JSON records of objects

........

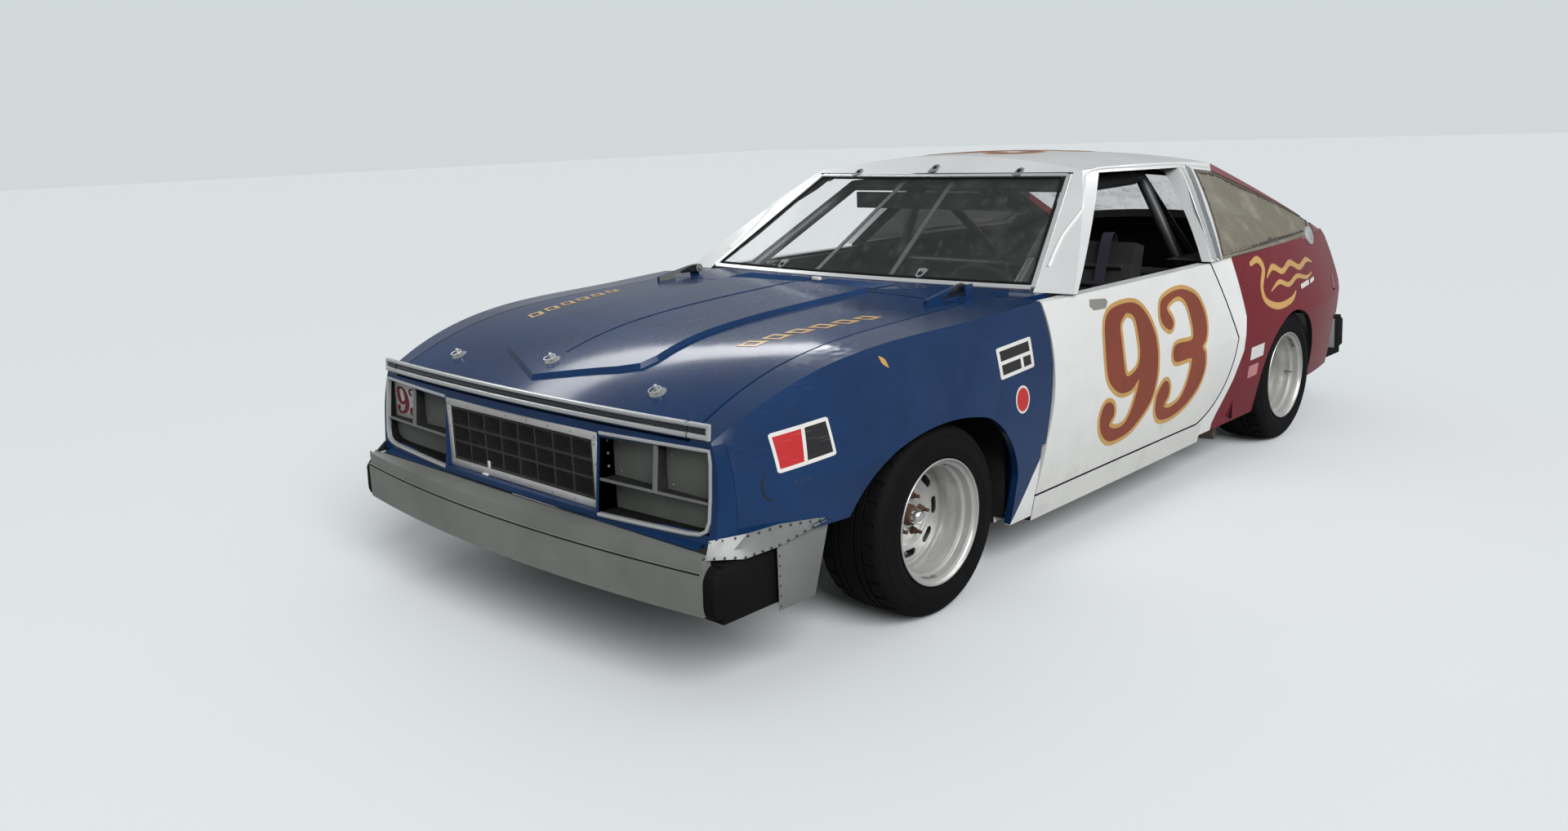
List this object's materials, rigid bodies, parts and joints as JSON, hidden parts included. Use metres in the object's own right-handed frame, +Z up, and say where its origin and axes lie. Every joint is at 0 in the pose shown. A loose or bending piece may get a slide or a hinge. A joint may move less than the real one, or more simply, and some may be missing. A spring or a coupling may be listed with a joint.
{
  "type": "short track race car made from a liftback",
  "caption": "Worn liftback race car with a caged cabin, opening doors, bonnet and hatch, and steered front wheels.",
  "frame": {"origin": "on the ground under the middle of the bounding box", "axes": "+X is forward, +Y is to the left of the car, +Z is up"},
  "size_m": [4.2697, 1.831, 1.2552],
  "materials": {
    "floor": "matt dark paint with dust",
    "frame": "matt dark paint",
    "blue_paint": "glossy dark blue, dented and scuffed",
    "red_paint": "glossy dark red",
    "white_paint": "white, dusty",
    "grille": "dark mesh in a pale riveted frame",
    "primer": "dull grey sheet",
    "clear_sheet": "clear sheet",
    "closed_sheet": "dusty beige sheet",
    "spoiler": "grey",
    "bumper": "dull, scuffed",
    "rubber": "black rubber ends and dull side plates",
    "cage": "dark grey",
    "seat": "black",
    "mirror": "mirror in a dark frame",
    "engine": "dull",
    "exhaust": "heat stained",
    "tyre": "worn",
    "rim": "silver with rust at the hub"
  },
  "bodies": {
    "body": {"floor_pan": "floor", "firewall": "floor", "front_structure": "frame", "nose_panel": "blue_paint", "grille": "grille", "lamp_boxes": "primer", "fender_left": "blue_paint", "fender_right": "blue_paint", "cowl_panel": "blue_paint", "quarter_left": "red_paint", "quarter_right": "red_paint", "roof_frame": "white_paint", "windshield": "clear_sheet", "quarter_windows": "closed_sheet", "rear_floor": "floor", "tail_panel": "red_paint", "spoiler": "spoiler", "front_bumper": "bumper", "rear_bumper": "bumper", "bumper_ends": "rubber", "roll_cage": "cage", "seat": "seat", "dashboard": "frame", "wide_mirror": "mirror", "engine_block": "engine", "front_crossmember": "frame", "rear_axle": "frame", "exhaust_pipe": "exhaust"},
    "knuckle_left": {"knuckle_left": "frame"},
    "knuckle_right": {"knuckle_right": "frame"},
    "steering_wheel": {"steering_wheel": "seat"},
    "door_left": {"door_left": "white_paint"},
    "door_right": {"door_right": "white_paint"},
    "hood": {"hood": "blue_paint"},
    "hatch": {"hatch_frame": "white_paint", "hatch_glass": "clear_sheet"},
    "wheel_front_left": {"tyre_front_left": "tyre", "rim_front_left": "rim"},
    "wheel_front_right": {"tyre_front_right": "tyre", "rim_front_right": "rim"},
    "wheel_rear_left": {"tyre_rear_left": "tyre", "rim_rear_left": "rim"},
    "wheel_rear_right": {"tyre_rear_right": "tyre", "rim_rear_right": "rim"}
  },
  "joints": [
    {"name": "steer_left", "type": "hinge", "parent": "body", "child": "knuckle_left", "pos_m": [1.25, 0.69, 0.278], "axis": [0, 0, 1], "range_deg": [-26, 26]},
    {"name": "spin_front_left", "type": "hinge", "parent": "knuckle_left", "child": "wheel_front_left", "pos_m": [1.25, 0.765, 0.278], "axis": [0, 1, 0], "continuous": true},
    {"name": "spin_rear_left", "type": "hinge", "parent": "body", "child": "wheel_rear_left", "pos_m": [-1.188, 0.765, 0.278], "axis": [0, 1, 0], "continuous": true},
    {"name": "door_left_swing", "type": "hinge", "parent": "body", "child": "door_left", "pos_m": [0.652, 0.862, 0.53], "axis": [0, 0, -1], "range_deg": [0, 60]},
    {"name": "steer_right", "type": "hinge", "parent": "body", "child": "knuckle_right", "pos_m": [1.25, -0.69, 0.278], "axis": [0, 0, 1], "range_deg": [-26, 26]},
    {"name": "spin_front_right", "type": "hinge", "parent": "knuckle_right", "child": "wheel_front_right", "pos_m": [1.25, -0.765, 0.278], "axis": [0, 1, 0], "continuous": true},
    {"name": "spin_rear_right", "type": "hinge", "parent": "body", "child": "wheel_rear_right", "pos_m": [-1.188, -0.765, 0.278], "axis": [0, 1, 0], "continuous": true},
    {"name": "door_right_swing", "type": "hinge", "parent": "body", "child": "door_right", "pos_m": [0.652, -0.862, 0.53], "axis": [0, 0, 1], "range_deg": [0, 60]},
    {"name": "steering_wheel_turn", "type": "hinge", "parent": "body", "child": "steering_wheel", "pos_m": [0.3, 0.4, 0.715], "axis": [-0.9135, 0, 0.4067], "range_deg": [-320, 320]},
    {"name": "hood_lift", "type": "hinge", "parent": "body", "child": "hood", "pos_m": [0.764, 0, 0.864], "axis": [0, -1, 0], "range_deg": [0, 55]},
    {"name": "hatch_lift", "type": "hinge", "parent": "body", "child": "hatch", "pos_m": [-1.059, 0, 1.196], "axis": [0, 1, 0], "range_deg": [0, 60]}
  ],
  "couplings": [
    {"joint": "steer_right", "follows": "steer_left", "ratio": 1},
    {"joint": "steering_wheel_turn", "follows": "steer_left", "ratio": 12}
  ]
}
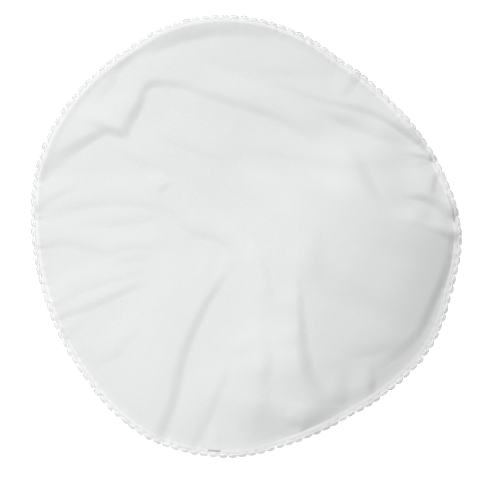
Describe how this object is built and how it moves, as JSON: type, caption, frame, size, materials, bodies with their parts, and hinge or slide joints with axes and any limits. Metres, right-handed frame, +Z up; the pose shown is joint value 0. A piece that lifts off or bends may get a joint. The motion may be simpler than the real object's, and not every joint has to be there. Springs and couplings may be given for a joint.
{
  "type": "round head veil",
  "caption": "Round soft cloth veil laid out flat, its rim closed by a narrow binding and edged with a row of small scalloped lace fans.",
  "frame": {"origin": "on the surface that the veil lies on, under the middle of its outline box", "axes": "+Z up, out of the cloth's face; +Y towards the far edge and +X to the right, as the veil is laid out"},
  "size_m": [0.5026, 0.5165, 0.0162],
  "materials": {
    "cloth": "matt white crepe weave",
    "binding": "smooth white binding strip",
    "lace": "white cotton lace"
  },
  "bodies": {
    "root": {"veil_cloth": "cloth", "rim_binding": "binding", "lace_edging": "lace"}
  },
  "joints": []
}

........

Reproduce each entry exactly, leaving out nothing.

## [TASK RESPONSE]
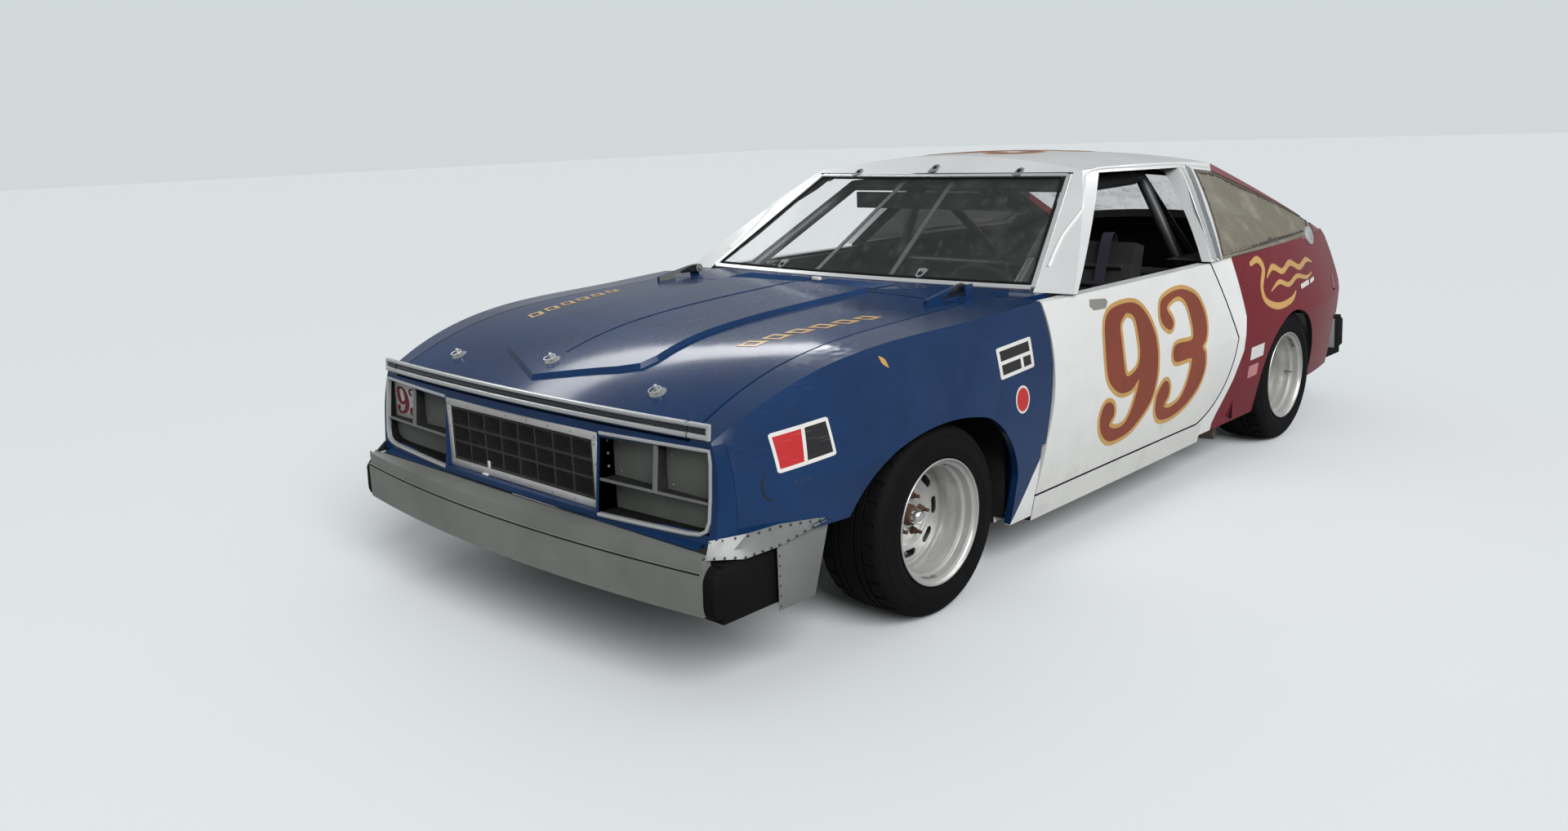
List this object's materials, rigid bodies, parts and joints as JSON, hidden parts included. Use metres in the object's own right-handed frame, +Z up, and say where its origin and axes lie. Every joint is at 0 in the pose shown. A loose or bending piece may get a slide or a hinge. A joint may move less than the real one, or more simply, and some may be missing. A spring or a coupling may be listed with a joint.
{
  "type": "short track race car made from a liftback",
  "caption": "Worn liftback race car with a caged cabin, opening doors, bonnet and hatch, and steered front wheels.",
  "frame": {"origin": "on the ground under the middle of the bounding box", "axes": "+X is forward, +Y is to the left of the car, +Z is up"},
  "size_m": [4.2697, 1.831, 1.2552],
  "materials": {
    "floor": "matt dark paint with dust",
    "frame": "matt dark paint",
    "blue_paint": "glossy dark blue, dented and scuffed",
    "red_paint": "glossy dark red",
    "white_paint": "white, dusty",
    "grille": "dark mesh in a pale riveted frame",
    "primer": "dull grey sheet",
    "clear_sheet": "clear sheet",
    "closed_sheet": "dusty beige sheet",
    "spoiler": "grey",
    "bumper": "dull, scuffed",
    "rubber": "black rubber ends and dull side plates",
    "cage": "dark grey",
    "seat": "black",
    "mirror": "mirror in a dark frame",
    "engine": "dull",
    "exhaust": "heat stained",
    "tyre": "worn",
    "rim": "silver with rust at the hub"
  },
  "bodies": {
    "body": {"floor_pan": "floor", "firewall": "floor", "front_structure": "frame", "nose_panel": "blue_paint", "grille": "grille", "lamp_boxes": "primer", "fender_left": "blue_paint", "fender_right": "blue_paint", "cowl_panel": "blue_paint", "quarter_left": "red_paint", "quarter_right": "red_paint", "roof_frame": "white_paint", "windshield": "clear_sheet", "quarter_windows": "closed_sheet", "rear_floor": "floor", "tail_panel": "red_paint", "spoiler": "spoiler", "front_bumper": "bumper", "rear_bumper": "bumper", "bumper_ends": "rubber", "roll_cage": "cage", "seat": "seat", "dashboard": "frame", "wide_mirror": "mirror", "engine_block": "engine", "front_crossmember": "frame", "rear_axle": "frame", "exhaust_pipe": "exhaust"},
    "knuckle_left": {"knuckle_left": "frame"},
    "knuckle_right": {"knuckle_right": "frame"},
    "steering_wheel": {"steering_wheel": "seat"},
    "door_left": {"door_left": "white_paint"},
    "door_right": {"door_right": "white_paint"},
    "hood": {"hood": "blue_paint"},
    "hatch": {"hatch_frame": "white_paint", "hatch_glass": "clear_sheet"},
    "wheel_front_left": {"tyre_front_left": "tyre", "rim_front_left": "rim"},
    "wheel_front_right": {"tyre_front_right": "tyre", "rim_front_right": "rim"},
    "wheel_rear_left": {"tyre_rear_left": "tyre", "rim_rear_left": "rim"},
    "wheel_rear_right": {"tyre_rear_right": "tyre", "rim_rear_right": "rim"}
  },
  "joints": [
    {"name": "steer_left", "type": "hinge", "parent": "body", "child": "knuckle_left", "pos_m": [1.25, 0.69, 0.278], "axis": [0, 0, 1], "range_deg": [-26, 26]},
    {"name": "spin_front_left", "type": "hinge", "parent": "knuckle_left", "child": "wheel_front_left", "pos_m": [1.25, 0.765, 0.278], "axis": [0, 1, 0], "continuous": true},
    {"name": "spin_rear_left", "type": "hinge", "parent": "body", "child": "wheel_rear_left", "pos_m": [-1.188, 0.765, 0.278], "axis": [0, 1, 0], "continuous": true},
    {"name": "door_left_swing", "type": "hinge", "parent": "body", "child": "door_left", "pos_m": [0.652, 0.862, 0.53], "axis": [0, 0, -1], "range_deg": [0, 60]},
    {"name": "steer_right", "type": "hinge", "parent": "body", "child": "knuckle_right", "pos_m": [1.25, -0.69, 0.278], "axis": [0, 0, 1], "range_deg": [-26, 26]},
    {"name": "spin_front_right", "type": "hinge", "parent": "knuckle_right", "child": "wheel_front_right", "pos_m": [1.25, -0.765, 0.278], "axis": [0, 1, 0], "continuous": true},
    {"name": "spin_rear_right", "type": "hinge", "parent": "body", "child": "wheel_rear_right", "pos_m": [-1.188, -0.765, 0.278], "axis": [0, 1, 0], "continuous": true},
    {"name": "door_right_swing", "type": "hinge", "parent": "body", "child": "door_right", "pos_m": [0.652, -0.862, 0.53], "axis": [0, 0, 1], "range_deg": [0, 60]},
    {"name": "steering_wheel_turn", "type": "hinge", "parent": "body", "child": "steering_wheel", "pos_m": [0.3, 0.4, 0.715], "axis": [-0.9135, 0, 0.4067], "range_deg": [-320, 320]},
    {"name": "hood_lift", "type": "hinge", "parent": "body", "child": "hood", "pos_m": [0.764, 0, 0.864], "axis": [0, -1, 0], "range_deg": [0, 55]},
    {"name": "hatch_lift", "type": "hinge", "parent": "body", "child": "hatch", "pos_m": [-1.059, 0, 1.196], "axis": [0, 1, 0], "range_deg": [0, 60]}
  ],
  "couplings": [
    {"joint": "steer_right", "follows": "steer_left", "ratio": 1},
    {"joint": "steering_wheel_turn", "follows": "steer_left", "ratio": 12}
  ]
}
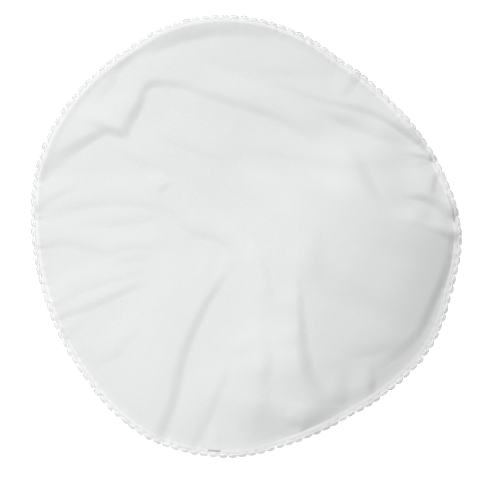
Describe how this object is built and how it moves, as JSON: type, caption, frame, size, materials, bodies with their parts, and hinge or slide joints with axes and any limits. Metres, right-handed frame, +Z up; the pose shown is joint value 0. A piece that lifts off or bends may get a joint. The motion may be simpler than the real object's, and not every joint has to be there. Springs and couplings may be given for a joint.
{
  "type": "round head veil",
  "caption": "Round soft cloth veil laid out flat, its rim closed by a narrow binding and edged with a row of small scalloped lace fans.",
  "frame": {"origin": "on the surface that the veil lies on, under the middle of its outline box", "axes": "+Z up, out of the cloth's face; +Y towards the far edge and +X to the right, as the veil is laid out"},
  "size_m": [0.5026, 0.5165, 0.0162],
  "materials": {
    "cloth": "matt white crepe weave",
    "binding": "smooth white binding strip",
    "lace": "white cotton lace"
  },
  "bodies": {
    "root": {"veil_cloth": "cloth", "rim_binding": "binding", "lace_edging": "lace"}
  },
  "joints": []
}